La storia degli ebrei in Cina, tuttavia, non si limita né si esaurisce con le vicende della comunità di Kaifeng. Essa si configura anche come una storia di apertura ed accoglienza verso ebrei stranieri di varia provenienza.

Già dai primi decenni del Novecento, molti ebrei giunsero in Cina dalla Russia attraverso la ferrovia Transiberiana, insieme ad altri rifugiati in fuga dalla rivoluzione bolscevica. Essi si stabilirono per la maggior parte nella città di Harbin, in Manciuria, oggi capoluogo della provincia di Heilongjiang, che divenne presto una città russa-cinese in cui gli ebrei potevano vivere senza subire discriminazioni, godendo di piena libertà. Ad Harbin vennero costruite ben due sinagoghe, di cui una è stata restaurata e riaperta al pubblico nel 2005. L’accoglienza degli ebrei in Cina fu favorita dalla situazione di multicolonialismo internazionale venutasi a creare con l’apertura dei porti mercantili a partire dal Trattato di Nanchino del 1842. Fra questi, il porto di Shanghai ebbe un’importanza particolare per la storia di molti ebrei. Sin dalla seconda metà dell’Ottocento la città ospitò una comunità sefardita eccezionalmente prospera ed integrata. Documenti fotografici dell’epoca testimoniano che Sun Yat-sen (1866-1925), primo presidente della Repubblica di Cina, era ospite abituale della ricca famiglia dei Sassoon, mercanti ebrei sefarditi provenienti dall’Iraq. L’insediamento di una comunità ashkenazita, composta soprattutto da ebrei russi in fuga dai pogrom zaristi, risale invece alla fine dell’Ottocento.
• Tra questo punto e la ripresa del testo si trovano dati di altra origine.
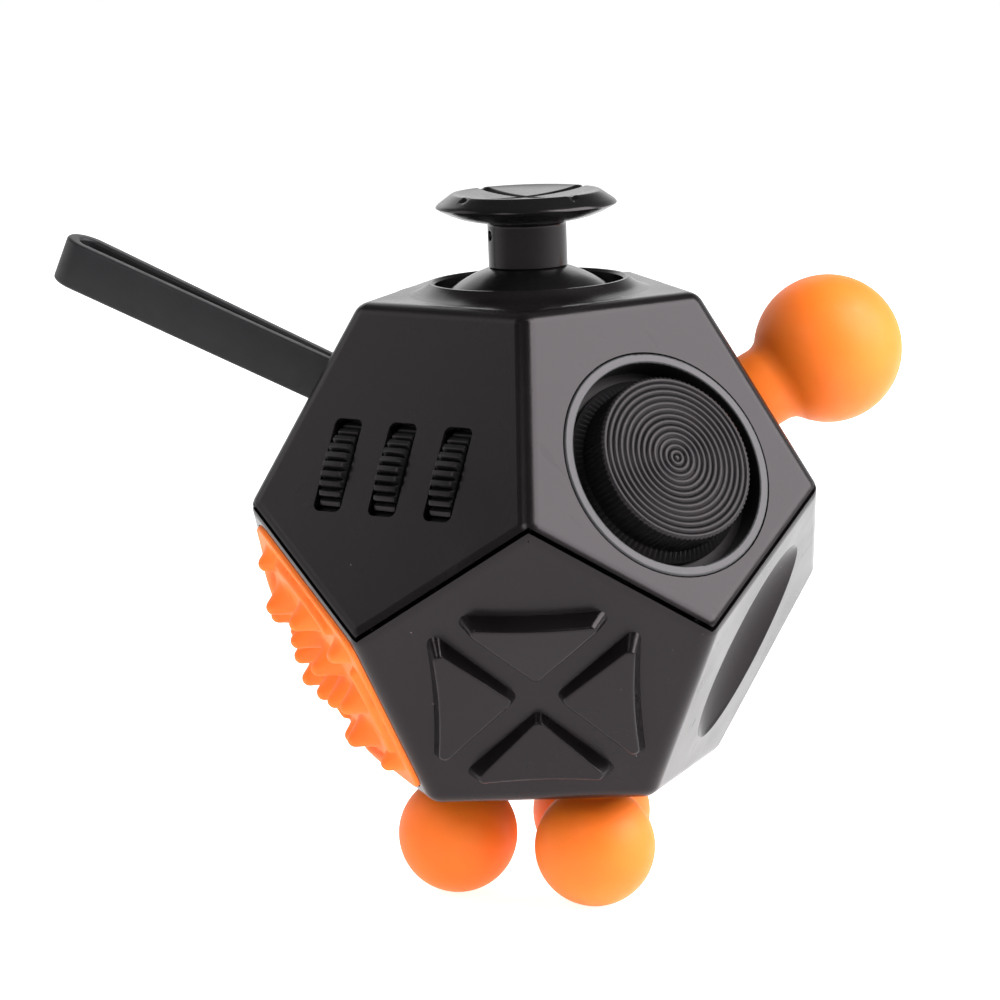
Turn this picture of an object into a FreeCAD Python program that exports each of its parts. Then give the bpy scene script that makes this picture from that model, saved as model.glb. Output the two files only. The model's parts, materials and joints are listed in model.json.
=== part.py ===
import FreeCAD, Part
import math
import os

# A twelve-sided fidget toy. Millimetres, +Z up through the joystick.
# Everything is modelled about the centre of the body, and moved at the end so that
# the origin is under the middle of the whole toy, where its three feet stand.

# Body: a dodecahedron in two shells that part along the zigzag of edges round its middle.
EDGE = 20.0
SIDE_TILT = math.degrees(math.atan(0.5))
SIDE_DIST = 1.1135163644 * EDGE
TOP_DIST = 23.1
BOTTOM_DIST = 22.27
WALL = 2.2
EDGE_ROUND = 1.8
SEAM_GAP = 0.25
LIP_THICK = 1.0
LIP_DEPTH = 1.5
LIP_ROOT = 0.7
FACES = {
    "gears": (-126, 1), "dial": (-54, 1), "ball": (18, 1), "buttons": (90, 1), "strap": (162, 1),
    "cross": (-90, -1), "dimple": (-18, -1), "rocker": (54, -1), "roller": (126, -1), "spikes": (-162, -1),
}
RUNNING = 0.05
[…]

Dal 1938 al 1941, gli ebrei ripercorsero questi medesimi tragitti per sfuggire alle persecuzioni razziali dei regimi nazi-fascisti. Fra le città cinesi, Shanghai rivestì un’importanza particolare come città rifugio per migliaia di profughi. Molti ebrei si imbarcarono da Trieste, e dopo l’entrata in guerra dell’Italia, dal Portogallo e da Marsiglia per raggiungere Shanghai, l’unico porto al mondo in cui fosse loro consentito l’ingresso senza passaporto né visto. Nel quartiere di Hongkou, in particolare, venne costituito un “Settore ristretto per i rifugiati apolidi” in cui si rifugiarono circa 18.000 profughi ebrei. Tutti gli immigrati che avevano raggiunto la città dopo il 1939 avevano l’obbligo di risiedere in questo quartiere, senza tuttavia esservi segregati.